Problem to solve: What is to be transcribed is the run of lines opening with the one that has "Write the OpenSCAD" and closing with the one that has "the whole flask.", and only that run, exactly.
---------- Supplied material
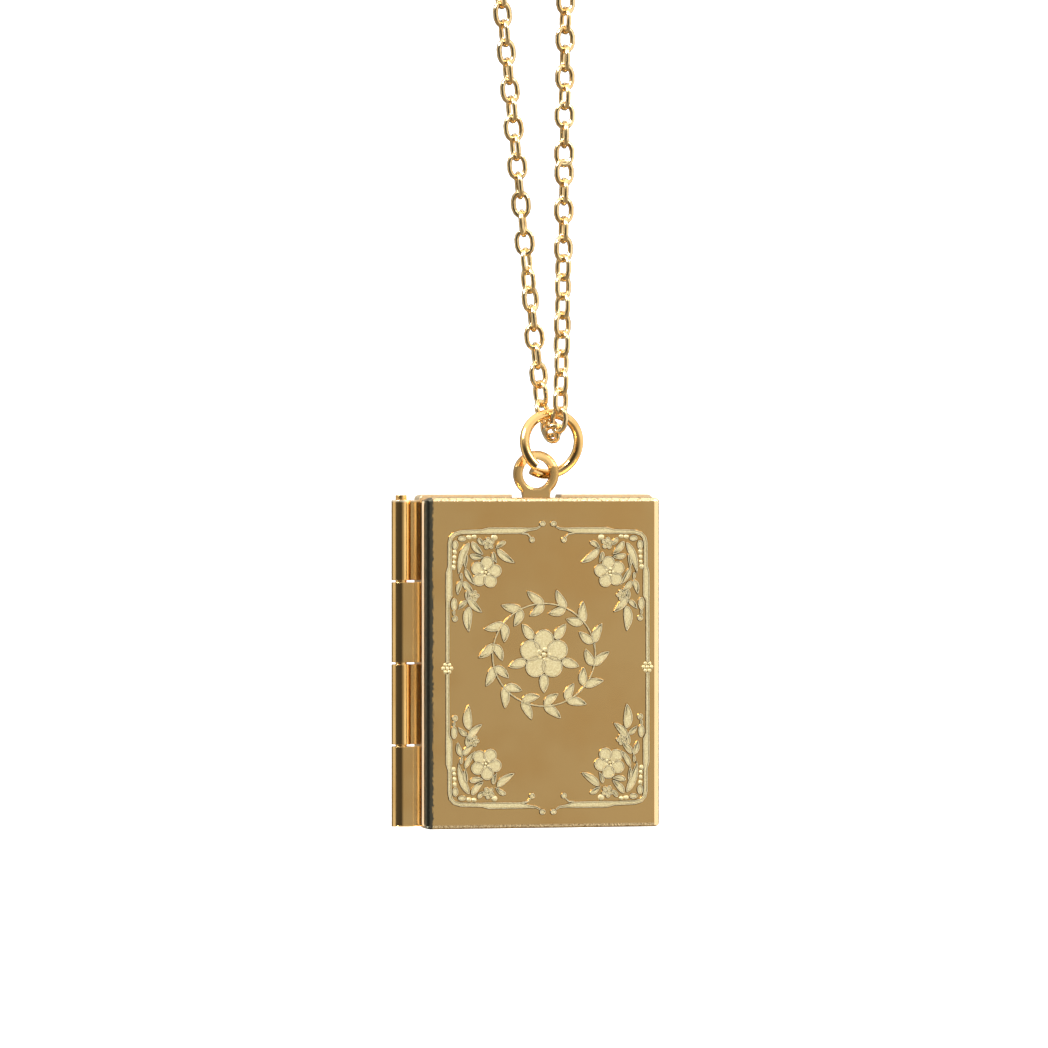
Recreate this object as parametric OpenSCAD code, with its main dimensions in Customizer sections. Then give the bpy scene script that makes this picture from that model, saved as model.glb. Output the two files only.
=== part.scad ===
/* [Case] */
// Width of each cover
cover_w = 19.4; // [14:0.1:30]
// Height of each cover
cover_h = 26.4; // [18:0.1:40]
// Depth of the front cover, from its face to the seam
front_depth = 2.0; // [1.4:0.1:4]
// Depth of the back cover, from its face to the seam
back_depth = 2.0; // [1.4:0.1:4]
// Thickness of the sheet that both covers are stamped from
sheet = 0.4; // [0.3:0.05:0.6]
// Radius of the rounded edge round each face
edge_r = 0.4; // [0.2:0.05:0.8]
// Radius of the four corners, seen from the front
corner_r = 0.5; // [0.3:0.05:1.2]
// Gap between the two covers when they are shut
seam_gap = 0.1; // [0.05:0.01:0.2]
// How far the back cover stands above the front cover
back_rise = 0.25; // [0:0.05:0.4]
// Width of the picture frame inside each cover
frame_w = 1.7; // [1:0.1:3]
// Thickness of the picture frame inside each cover
frame_t = 0.5; // [0.3:0.05:0.8]

/* [Hinge] */
// Number of knuckles along the hinge
knuckles = 4; // [4:2:8]
// Outer diameter of a knuckle
knuckle_d = 1.56; // [1.4:0.02:2.4]
// Diameter of the hinge pin
pin_d = 0.9; // [0.6:0.02:1]
// Running clearance round the pin, on the radius
pin_gap = 0.03; // [0.02:0.01:0.06]
// How far the pin stands above the top knuckle
pin_stand = 0.4; // [0.2:0.1:1]
// Gap between neighbouring knuckles
knuckle_gap = 0.16; // [0.1:0.02:0.4]
// Clear distance from the side of the case to the hinge axis
hinge_reach = 1.5; // [1.5:0.05:2.4]
// Thickness of the hinge leaves
leaf_t = 0.3; // [0.2:0.05:0.4]
// How far each end of the hinge stops short of the case
hinge_inset = 0.2; // [0:0.05:1]

/* [Bail] */
// Diameter of the hole in the bail
bail_hole_d = 2.3; // [2:0.05:3]
// Width of the rim round the bail's hole
bail_rim = 0.7; // [0.5:0.05:1]
// Width of the bail's neck, where it leaves the case
bail_neck_w = 2.2; // [1.6:0.1:3]
// Height of the bail's hole above the case
bail_rise = 1.9; // [1.7:0.05:3]
// Width of the notch in the back cover that the bail stands in
notch_w = 4.1; // [3.4:0.1:6]

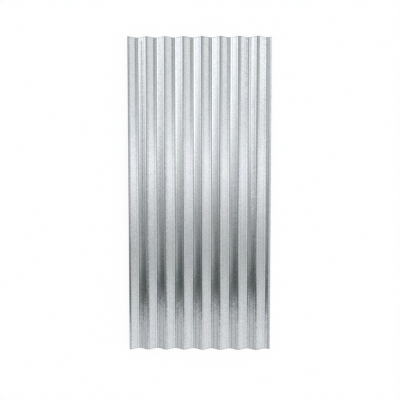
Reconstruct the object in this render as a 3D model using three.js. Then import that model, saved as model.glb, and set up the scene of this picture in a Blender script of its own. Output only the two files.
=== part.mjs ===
// Corrugated galvanised steel sheet, roll-formed from one flat blank and lying face up.
// Millimetres, +Z up. The waves run along Y and follow each other along X.
// The origin is the centre of the footprint, on the surface that the valleys lie on.

import * as THREE from "three";

// Driving dimensions. Sizes of the wave are taken at the middle of the metal.
const PITCH = 76.2; // crest to crest: the three-inch wave
const DEPTH = 18; // valley to crest
const THICKNESS = 0.5; // steel and zinc together
const LENGTH = 1304; // along the waves
const WAVES = 8; // each one is a crest with a valley on its right
const LEFT_LIP = 2; // first crest out to the left edge, which turns down
const RIGHT_LIP = 19.5; // last valley out to the right edge, which turns up

// The wave, from a crest down to a valley. Slopes are in degrees.
const CREST_WIDTH = 3; // level land on top
const CREST_RADIUS = 4;
const SHOULDER_SLOPE = 12.5;
const SHOULDER_WIDTH = 3.2; // narrow land beside the crest
const SHOULDER_RADIUS = 6;
const KNEE_RADIUS = 8; // halfway down, where the flank turns less steep
const LOWER_SLOPE = 19.5;
const LOWER_WIDTH = 10.3; // flank below the knee
const VALLEY_RADIUS = 10;

// Facets of each bend
const CREST_FACETS = 2;
const SHOULDER_FACETS = 4;
const KNEE_FACETS = 3;
const VALLEY_FACETS = 5; // odd, so the middle facet is level

// Finish
const ZINC_COLOUR = 0xb8bdc1;
const ZINC_ROUGHNESS = 0.35;
const ZINC_METALNESS = 0.9;

// Unit steps from a point on metal that falls to the right: out of its top, and down along it.
const outward = (slope) => new THREE.Vector2(Math.sin(slope), Math.cos(slope));
const downhill = (slope) => new THREE.Vector2(Math.cos(slope), -Math.sin(slope));

// Stations on the middle of the metal around one bend.
// side is +1 where the centre is below the metal and -1 where it is above.
function bendStations(centre, side, radius, fromSlope, toSlope, facets) {
  const stations = [];
  for (let i = 0; i <= facets; i++) {
    const slope = THREE.MathUtils.lerp(fromSlope, toSlope, i / facets);
    const point = centre.clone().addScaledVector(outward(slope), side * radius);
    stations.push({ x: point.x, z: point.y, slope });
  }
  return stations;
}

// Half a wave, from the crest at x = 0 down to the valley at z = 0.
function halfWave() {
  const shoulder = THREE.MathUtils.degToRad(SHOULDER_SLOPE);
  const lower = THREE.MathUtils.degToRad(LOWER_SLOPE);
  const crestCentre = new THREE.Vector2(CREST_WIDTH / 2, DEPTH - CREST_RADIUS);
  const shoulderCentre = crestCentre
    .clone()
    .addScaledVector(outward(shoulder), CREST_RADIUS - SHOULDER_RADIUS)
    .addScaledVector(downhill(shoulder), SHOULDER_WIDTH);
  const valleyCentre = new THREE.Vector2(PITCH / 2, VALLEY_RADIUS);
  const kneeCentre = valleyCentre
    .clone()
    .addScaledVector(outward(lower), KNEE_RADIUS - VALLEY_RADIUS)
    .addScaledVector(downhill(lower), -LOWER_WIDTH);

  // The upper flank is the tangent that passes between the circles of the shoulder and the knee.
  const apart = kneeCentre.clone().sub(shoulderCentre);
  const radii = SHOULDER_RADIUS + KNEE_RADIUS;
  const upperWidth = Math.sqrt(apart.lengthSq() - radii ** 2);
  const upper = Math.atan2(radii, upperWidth) - Math.atan2(apart.y, apart.x);

  // Only half of the valley's facets belong here, up to the edge of the level one.
  const levelEdge = lower / VALLEY_FACETS;
  return [
    ...bendStations(crestCentre, 1, CREST_RADIUS, 0, shoulder, CREST_FACETS),
    ...bendStations(shoulderCentre, 1, SHOULDER_RADIUS, shoulder, upper, SHOULDER_FACETS),
    ...bendStations(kneeCentre, -1, KNEE_RADIUS, upper, lower, KNEE_FACETS),
    ...bendStations(valleyCentre, -1, VALLEY_RADIUS, lower, levelEdge, (VALLEY_FACETS - 1) / 2),
  ];
}

// The station where the metal is sheared off, between the two stations around x.
function cutStation(stations, x) {
  const next = stations.findIndex((station) => station.x > x);
  const a = stations[next - 1];
  const b = stations[next];
  const share = (x - a.x) / (b.x - a.x);
  return {
    x,
    z: THREE.MathUtils.lerp(a.z, b.z, share),
    slope: THREE.MathUtils.lerp(a.slope, b.slope, share),
  };
}

// The middle of the metal from edge to edge, with the first crest at x = 0. The wave goes on past
// both edges as far as the lips need, and is cut there. A slope is negative where the metal climbs.
function middleLine() {
  const half = halfWave();
  const firstWave = -Math.ceil(LEFT_LIP / PITCH);
  const lastWave = WAVES - 1 + Math.ceil(RIGHT_LIP / PITCH);
  const endless = [];
  for (let wave = firstWave; wave <= lastWave; wave++) {
    const crestX = wave * PITCH;
    const climb = half.map(({ x, z, slope }) => ({ x: crestX - x, z, slope: -slope }));
    const fall = half.map(({ x, z, slope }) => ({ x: crestX + x, z, slope }));
    endless.push(...climb.reverse(), ...fall);
  }
  const left = cutStation(endless, -LEFT_LIP);
  const right = cutStation(endless, (WAVES - 0.5) * PITCH + RIGHT_LIP);
  const between = endless.filter((station) => station.x > left.x && station.x < right.x);
  return [left, ...between, right];
}

// The section: the middle line pushed out by half the thickness on both sides, square to the metal,
// so the sheet is equally thick on flanks and bends and its edges are sheared square.
function sectionShape() {
  const face = (side) => ({ x, z, slope }) =>
    new THREE.Vector2(x, z).addScaledVector(outward(slope), (side * THICKNESS) / 2);
  const line = middleLine();
  const underside = line.map(face(-1));
  const top = line.map(face(1)).reverse();
  return new THREE.Shape([...underside, ...top]);
}

// The section is drawn in XY, drawn out to the sheet's length, and turned to lie along Y.
function sheetGeometry() {
  const geometry = new THREE.ExtrudeGeometry(sectionShape(), {
    depth: LENGTH,
    steps: 1,
    bevelEnabled: false,
  });
  geometry.rotateX(Math.PI / 2);
  geometry.center();
  geometry.computeBoundingBox();
  geometry.translate(0, 0, -geometry.boundingBox.min.z);
  return geometry;
}

const galvanisedSteel = new THREE.MeshStandardMaterial({
  name: "galvanised_steel",
  color: ZINC_COLOUR,
  roughness: ZINC_ROUGHNESS,
  metalness: ZINC_METALNESS,
});

const sheet = new THREE.Mesh(sheetGeometry(), galvanisedSteel);
sheet.name = "corrugated_sheet";

const part = new THREE.Group();
part.name = "corrugated_metal_sheet";
part.add(sheet);

export default part;
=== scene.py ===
import math
from collections import namedtuple

import bpy
from mathutils import Matrix, Vector


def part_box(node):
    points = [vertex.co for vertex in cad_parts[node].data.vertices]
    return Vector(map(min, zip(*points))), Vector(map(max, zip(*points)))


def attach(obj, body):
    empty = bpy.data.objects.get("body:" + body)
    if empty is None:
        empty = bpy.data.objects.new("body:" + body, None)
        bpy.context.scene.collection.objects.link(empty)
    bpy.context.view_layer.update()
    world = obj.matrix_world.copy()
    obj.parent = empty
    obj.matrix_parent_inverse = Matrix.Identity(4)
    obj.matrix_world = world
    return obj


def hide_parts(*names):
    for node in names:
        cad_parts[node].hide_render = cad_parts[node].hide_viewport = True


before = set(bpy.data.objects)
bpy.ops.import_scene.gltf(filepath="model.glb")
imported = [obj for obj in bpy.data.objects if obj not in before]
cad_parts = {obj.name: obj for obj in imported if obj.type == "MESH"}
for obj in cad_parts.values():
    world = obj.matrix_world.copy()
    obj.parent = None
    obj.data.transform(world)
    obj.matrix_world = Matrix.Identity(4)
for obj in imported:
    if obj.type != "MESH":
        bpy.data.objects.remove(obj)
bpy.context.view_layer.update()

# Metres. +X crosses the waves, +Y runs along them, +Z is up out of the front face.

SHEET = "corrugated_sheet"
LOW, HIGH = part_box(SHEET)

# The wave, from a crest down to a valley, at the middle of the metal. It is the section of the solid
# with smooth bends.
PITCH = 0.0762
THICKNESS = 0.0005
DEPTH = HIGH.z - LOW.z - THICKNESS
LEFT_LIP = 0.002  # first crest out to the left edge
CREST_WIDTH = 0.003  # level land on top
CREST_RADIUS = 0.004
SHOULDER_SLOPE = math.radians(12.5)
SHOULDER_WIDTH = 0.0032  # narrow land beside the crest
SHOULDER_RADIUS = 0.006
KNEE_RADIUS = 0.008
LOWER_SLOPE = math.radians(19.5)
LOWER_WIDTH = 0.0103  # flank below the knee
VALLEY_RADIUS = 0.01

# Fineness of the visible mesh
STEP = 0.0012  # along the section
BEND_STEPS = 4  # fewest steps on a bend
ROWS = 64  # steps from end to end
SHARP = math.radians(40)  # edges that turn more than this stay sharp

# Zinc
ZINC = (0.768, 0.783, 0.817)
HUE = 0.04  # how far its red, green and blue wander either way, as a share
HUE_ACROSS, HUE_ALONG = 0.03, 0.2  # how far apart these casts of hue are
CLOUDS = 9.0  # broad clouds, per metre
CLOUD_TINT = 0.06  # how far clouds differ in brightness
SPANGLE = 0.004  # width of one crystal
SPANGLE_TINT = 0.18  # how far crystals differ in brightness
SPANGLE_TILT = 0.009  # how far crystals lean, as a slope
ROUGHNESS_FINE, ROUGHNESS_COARSE = 0.06, 0.14  # the smoothest and the roughest zinc
GRAINS = 900.0  # finer grains of roughness, per metre
GRAIN_SHARE = 0.3  # how much of the roughness they decide; crystals decide the rest
ROLL_LINE = 0.004  # spacing of the faint lines along the waves
ROLL_LINE_CHANGES = 1.2  # how often a line changes on its way, per metre
ROLL_LINE_DEPTH = 0.000006  # how deep the lines are as grooves
ROLL_LINE_TINT = 0.15  # how far the lines differ in brightness
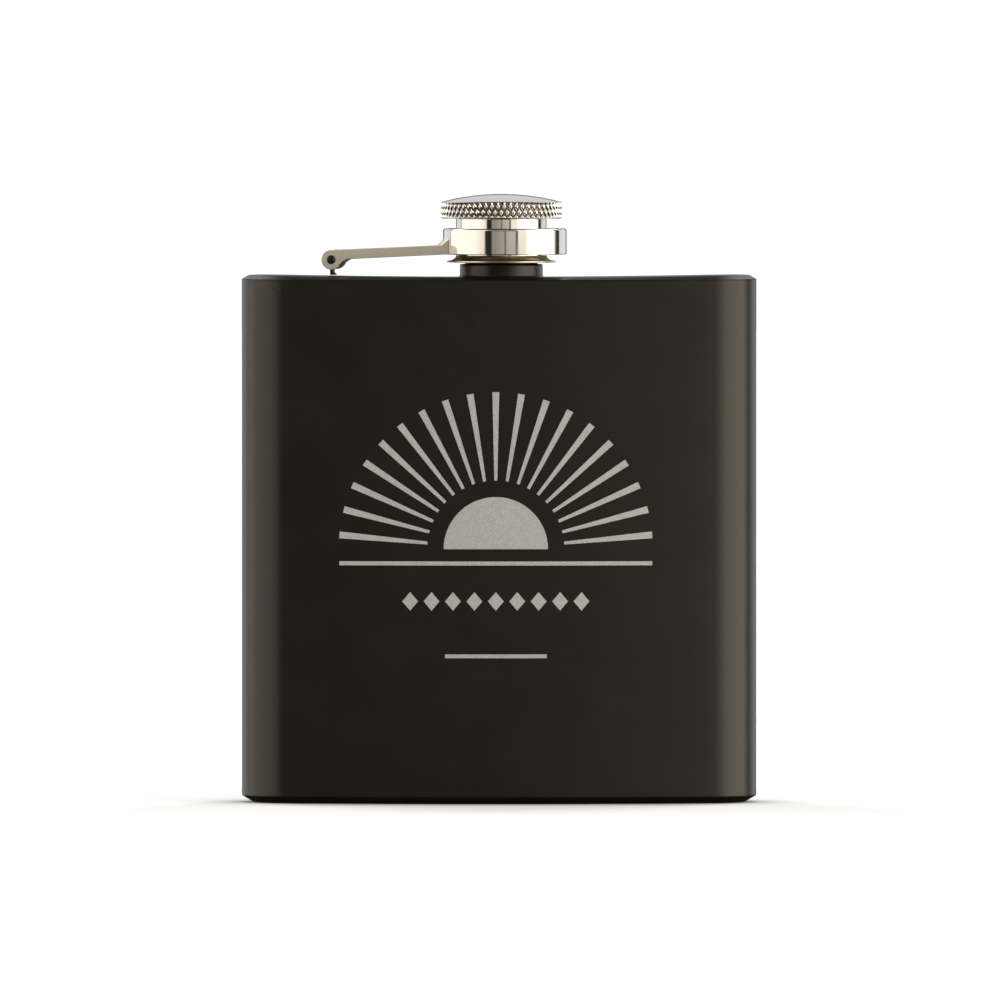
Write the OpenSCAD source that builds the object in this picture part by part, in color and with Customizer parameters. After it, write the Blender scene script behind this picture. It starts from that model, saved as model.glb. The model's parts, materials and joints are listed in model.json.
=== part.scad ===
// Curved steel hip flask with a screw cap that is held captive by a hinged lever.
// Millimetres, +Z up. The convex front faces -Y, and the lever hinge stands on the -X side.
// The origin is on the table, under the middle of the whole flask.

/* [Body] */
// Width over the round ends
body_w = 94; // [84:1:110]
// Thickness from front wall to back wall
body_t = 20; // [18:0.5:22]
// How far the ends sweep back behind the middle
body_sweep = 4; // [3:0.5:6]
// Height from the table to the top plate
body_h = 96.3; // [80:0.1:130]
// Thickness of the steel sheet
sheet = 0.6; // [0.4:0.1:0.8]
// Width and height of the bevel round the top plate
top_bevel = 1; // [0.7:0.1:1.5]
// Width of the bevel round the base plate
base_bevel_w = 2.1; // [1.2:0.1:3]
// Height of the bevel round the base plate
base_bevel_h = 1.3; // [0.9:0.1:2]

/* [Neck] */
// Offset of the neck from the middle of the top plate
neck_x = 0.4; // [0:0.1:1]
// Radius of the plain collar at the foot of the neck
collar_r = 7.55; // [7.5:0.05:8]
// Height of the collar above the top plate
collar_h = 2; // [1.5:0.1:2.2]
// Radius over the thread
thread_r = 7; // [6.8:0.05:7]
// Radius of the pouring lip
lip_r = 6.4; // [6:0.1:6.6]
// Radius of the bore that the drink pours through
bore_r = 5.5; // [4.5:0.1:5.7]
// Height of the lip above the top plate
neck_h = 9.3; // [8.8:0.1:9.5]

/* [Hinge] */
// Distance of the hinge pin from the middle of the body
hinge_x = 30.15; // [29.5:0.05:31.5]
// Height of the hinge pin above the top plate
hinge_h = 2.8; // [2.7:0.1:3.2]
// Radius of the hinge pin
pin_r = 0.73; // [0.6:0.01:0.9]
// Running clearance of the pin in the lever's ears
pin_clearance = 0.05; // [0.03:0.01:0.08]
// Outer radius of the barrel rolled at the top of the post
barrel_r = 1.4; // [1.3:0.05:1.5]
// Thickness of the post's blade
blade_t = 0.52; // [0.4:0.02:0.9]
// Width of the post's blade, across the lever
blade_w = 4; // [3:0.1:9]

/* [Lever] */
// Width of the lever over its two sides
lever_w = 11.2; // [10:0.1:12]
// Thickness of the lever's sheet
lever_sheet = 0.65; // [0.5:0.05:0.8]
// Radius of the ears round the pin
ear_r = 1.8; // [1.6:0.05:2]
// Slope of the lever's top, rising towards the cap, in degrees
lever_slope = 2.5; // [1.5:0.1:3]
// Height of the turned-up lip where the lever meets the ring
lever_lip = 1.15; // [0.8:0.05:1.4]

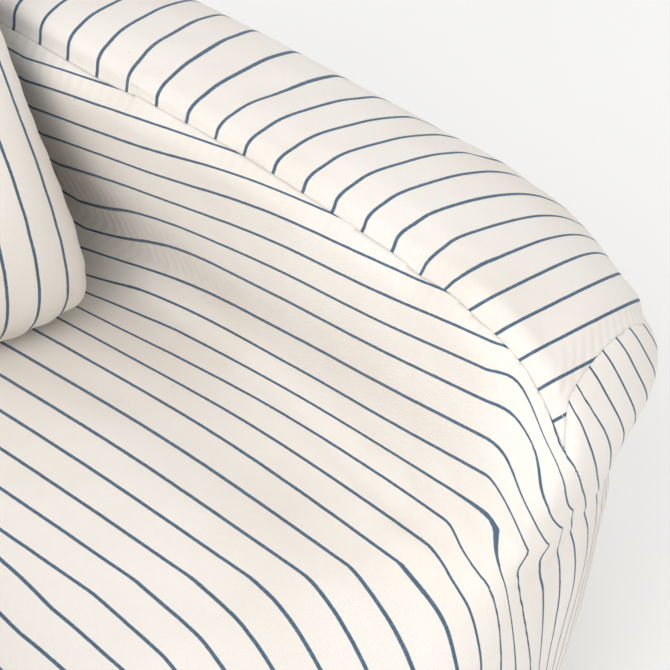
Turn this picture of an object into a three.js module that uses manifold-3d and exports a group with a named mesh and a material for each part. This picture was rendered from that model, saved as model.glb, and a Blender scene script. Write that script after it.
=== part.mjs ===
--------------------
Answer:
Write the OpenSCAD source that builds the object in this picture part by part, in color and with Customizer parameters. After it, write the Blender scene script behind this picture. It starts from that model, saved as model.glb. The model's parts, materials and joints are listed in model.json.
=== part.scad ===
// Curved steel hip flask with a screw cap that is held captive by a hinged lever.
// Millimetres, +Z up. The convex front faces -Y, and the lever hinge stands on the -X side.
// The origin is on the table, under the middle of the whole flask.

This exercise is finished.